By Bernard Brown

Why haven't I gotten a ticket?

I know this sounds crazy, but I would very much like a cop to stop me and write me up. Self-control can only go so far, and the peer pressure is really getting to me.

You see, I'm a cyclist in Philadelphia. I use my bike to commute from West Philly to Center City and for other routine transportation. And no matter what traffic laws I violate while I am on my bike, I will suffer no legal consequences.

I have thoroughly tested this principle, albeit unintentionally. I'm not the type to plow through crowded crosswalks. But let's say I coast up to a red light and see no movement along the cross street. In many cases, I know that pedaling on through will help me hit a green light at the next intersection. Or maybe I'm facing a hill and hate to sacrifice my inertia for a useless stop. Or maybe I'm just itching to get home.

More than once, I have slipped through such a light only to notice a police cruiser idling in plain sight. All motorists know the sinking feeling of bracing for the lights, the siren, and the fine. But if you're on a bike, they never come.

At times, I've waited for red lights where officers are directing traffic and watched them ignore other cyclists as they breeze through the intersection or commit other violations.

Plenty of cyclists do the right thing, but only voluntarily. We all know that whether we run a light, ride the wrong way, or hop onto the sidewalk, the police will almost certainly let us get away with it. I'm not sure if they think ticketing cyclists is not worth the effort or not real police work, but I've seen enough to assume they won't do it.

I've heard motorists complain about cyclists who brazenly flout the laws that drivers have to obey, and I empathize. (I also drive a car.) But I ask these non-cyclists to imagine a scenario in which the traffic laws go completely unenforced for motor vehicles (not just Philly-style under-enforced). Speed limits? What speed limits? Stop? It's up to you!

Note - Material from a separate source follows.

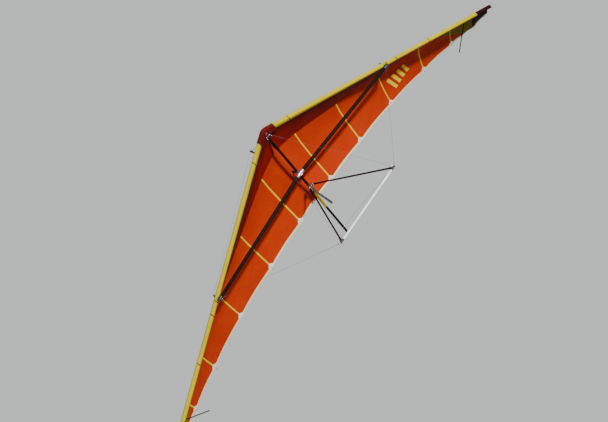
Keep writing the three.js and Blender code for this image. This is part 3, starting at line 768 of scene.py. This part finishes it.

In that scenario, a few strong-willed drivers would obey the rules anyhow, and a small reckless segment would ignore them completely. The big group in the middle, meanwhile, would try really hard to be good. But when it feels as if everyone else is getting away with it, and you're the only sucker who thinks the laws matter, the honor system isn't enough to keep you in line.

Unfortunately, this is not just a question of civic virtue. Lawless bike-riding is probably more dangerous for cyclists than it is for anyone else. And cyclists who break the law have also injured and killed pedestrians, and I'm sure they have caused accidents with cars as well (though certainly far fewer than motorists have caused).

I'm willing to bet that enforcement of traffic laws would decrease violations by cyclists. I'm also willing to bet that a safer, more law-abiding cycling community would do a better job of winning over drivers and pedestrians.

Lately, I've been trying hard to be good (with a few exceptions: You try to make a legal left turn onto 46th Street from the Walnut Street bike lane during rush hour). I exert considerable mental force to make myself squeeze the brakes at every red light and stop sign. I congratulate myself on my righteous will power.

But then I feel it evaporate each time another cyclist rides around me and through the intersection. I could use some help.

Bernard Brown lives in Philadelphia.